- **DIRECTIVE**
Please print the full listing exactly.

— start of PROVIDED MATERIAL —

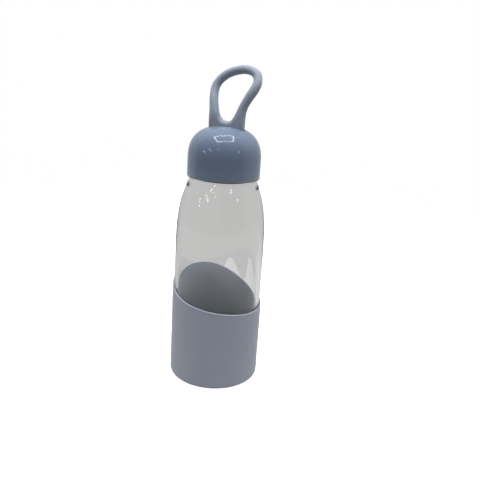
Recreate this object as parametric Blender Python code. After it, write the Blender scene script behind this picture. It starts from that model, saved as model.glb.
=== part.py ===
"""A glass water bottle with a silicone sleeve and a dome screw cap that carries a silicone loop.

Metres, +Z up. The bottle stands on z = 0 with its axis on the Z axis. The carry loop lies in
a vertical plane through the axis, turned LOOP_TURN about it.
"""

import math

import bmesh
import bpy
from mathutils import Matrix, Vector

TAU = 2 * math.pi
ROUND_SEGMENTS = 48
FILLET_STEPS = 2
ROD_SEGMENTS = 16
SHARP_ANGLE = math.radians(40)
MERGE_DISTANCE = 1e-6
GAP = 0.0003  # clearance between pieces that touch on the real object

# Silicone sleeve: a cup whose rim height is a slanted wave around the axis.
SLEEVE_RADIUS = 0.0346
SLEEVE_WALL = 0.0010
SLEEVE_FLOOR = 0.0020
SLEEVE_HEEL = 0.0022
SLEEVE_LIP = 0.0004
SLEEVE_RECESS_RADIUS = 0.0220
SLEEVE_RECESS_DEPTH = 0.0008
RIM_HEIGHT = 0.0673
RIM_SLANT = 0.0100
RIM_SLANT_TOWARDS = math.radians(134.5)
RIM_WAVE = 0.0019
RIM_WAVE_TOWARDS = math.radians(112.0)

# Glass bottle.
GLASS_RADIUS = SLEEVE_RADIUS - SLEEVE_WALL - GAP
GLASS_WALL = 0.0026
GLASS_BASE_Z = SLEEVE_FLOOR + GAP
GLASS_FLOOR = 0.0045
GLASS_FLOOR_FILLET = 0.0040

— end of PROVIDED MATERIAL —

- **SOLUTION TO THIS PROBLEM**
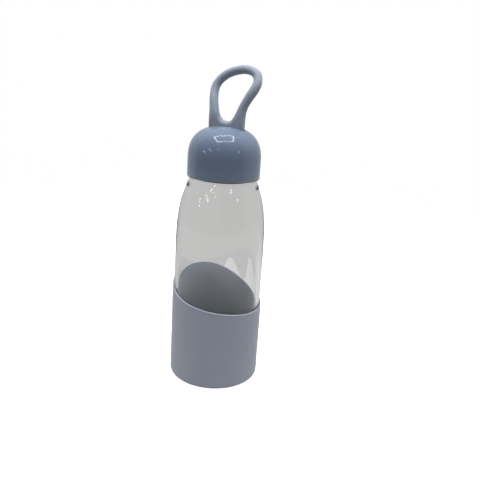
Recreate this object as parametric Blender Python code. After it, write the Blender scene script behind this picture. It starts from that model, saved as model.glb.
=== part.py ===
"""A glass water bottle with a silicone sleeve and a dome screw cap that carries a silicone loop.

Metres, +Z up. The bottle stands on z = 0 with its axis on the Z axis. The carry loop lies in
a vertical plane through the axis, turned LOOP_TURN about it.
"""

import math

import bmesh
import bpy
from mathutils import Matrix, Vector

TAU = 2 * math.pi
ROUND_SEGMENTS = 48
FILLET_STEPS = 2
ROD_SEGMENTS = 16
SHARP_ANGLE = math.radians(40)
MERGE_DISTANCE = 1e-6
GAP = 0.0003  # clearance between pieces that touch on the real object

# Silicone sleeve: a cup whose rim height is a slanted wave around the axis.
SLEEVE_RADIUS = 0.0346
SLEEVE_WALL = 0.0010
SLEEVE_FLOOR = 0.0020
SLEEVE_HEEL = 0.0022
SLEEVE_LIP = 0.0004
SLEEVE_RECESS_RADIUS = 0.0220
SLEEVE_RECESS_DEPTH = 0.0008
RIM_HEIGHT = 0.0673
RIM_SLANT = 0.0100
RIM_SLANT_TOWARDS = math.radians(134.5)
RIM_WAVE = 0.0019
RIM_WAVE_TOWARDS = math.radians(112.0)

# Glass bottle.
GLASS_RADIUS = SLEEVE_RADIUS - SLEEVE_WALL - GAP
GLASS_WALL = 0.0026
GLASS_BASE_Z = SLEEVE_FLOOR + GAP
GLASS_FLOOR = 0.0045
GLASS_FLOOR_FILLET = 0.0040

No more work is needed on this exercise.